How an AI Facilitator Makes Human Conversations More Human (Not Less)
Product · by Simone Rainieri · 8 min read
Most AI in social apps is solving the wrong problem. Everyone is building AI that writes your messages for you. Witty openers. Your dating profile. Cioè, ghostwriters for your personality. We built the opposite. Pidge is Vairi's AI conversation facilitator. It does not speak for you, write your messages, or have a personality you can flirt with. It does something quieter and, I think, more useful: it watches for the moment a conversation is about to stall, and it nudges. This piece covers how Pidge works, why facilitation is different from replacement, and what that means for AI-assisted human connection.
The stall: why conversations die around the ten-minute mark
The stall is the point in a text conversation where both people run out of scripted things to say. From there they either risk a real disclosure or retreat into silence. Without a nudge, most conversations end right here. I spent three weeks reading conversation patterns from our early beta. The arc was almost always the same: greeting, surface exchange, one interesting observation, awkward pause, death. It usually hit around the ten-minute mark, and it was grimly predictable. What is happening is a retrieval failure: the person's mental list of safe topics runs out, and the next move requires generating something new. That takes a bit of vulnerability, and vulnerability takes a bit of safety. Conversations rarely die from lack of interest. They die from lack of nerve, and nerve can be helped along.
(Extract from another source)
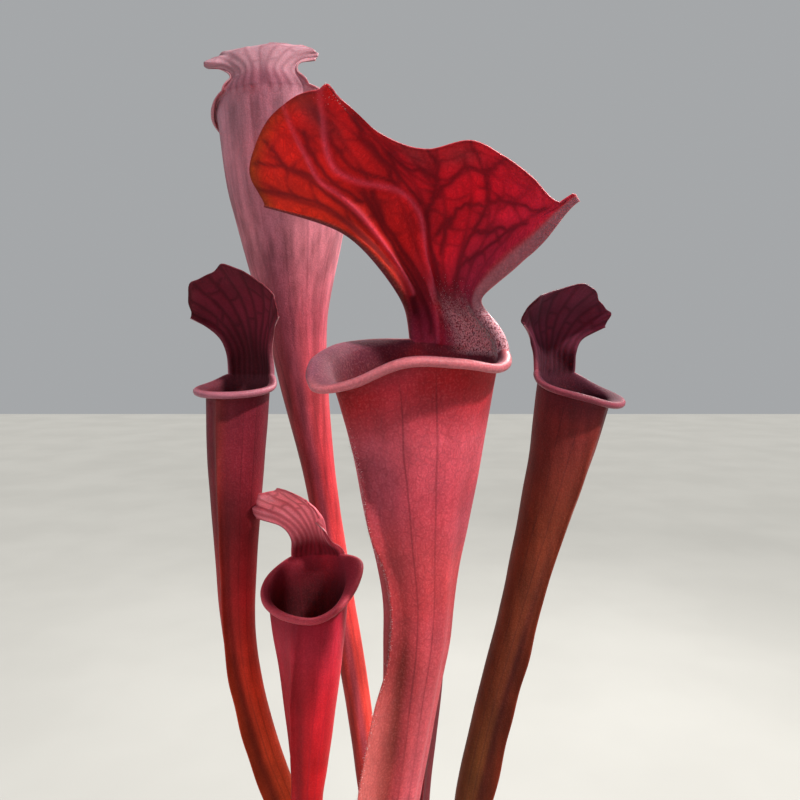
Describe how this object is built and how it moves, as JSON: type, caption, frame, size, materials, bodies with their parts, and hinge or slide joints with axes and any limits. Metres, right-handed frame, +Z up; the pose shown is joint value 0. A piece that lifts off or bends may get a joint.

How Pidge works: three nudges
Pidge works on three levels, none of which put words in your mouth. The prompt: after about 90 seconds of silence, Pidge drops a question into the chat. Not a generic icebreaker, but one tuned to the emotional temperature of what you have been saying. If you have been venting about work, it might ask: "If you could redesign your job from scratch, what would the first day look like?" The memory tag: Pidge brings back something from earlier. "You mentioned your grandmother's cooking before. What dish means home to you?" It makes the conversation feel like it has a history, even if it started twenty minutes ago. The observation: once you have both answered the same question, Pidge sometimes points out the overlap or the contrast. "You both picked solitude as your ideal weekend. Maybe you are more alike than you think." The point of all this is to lower the activation energy of being open. Pidge does not create the connection. It removes the friction sitting in front of it.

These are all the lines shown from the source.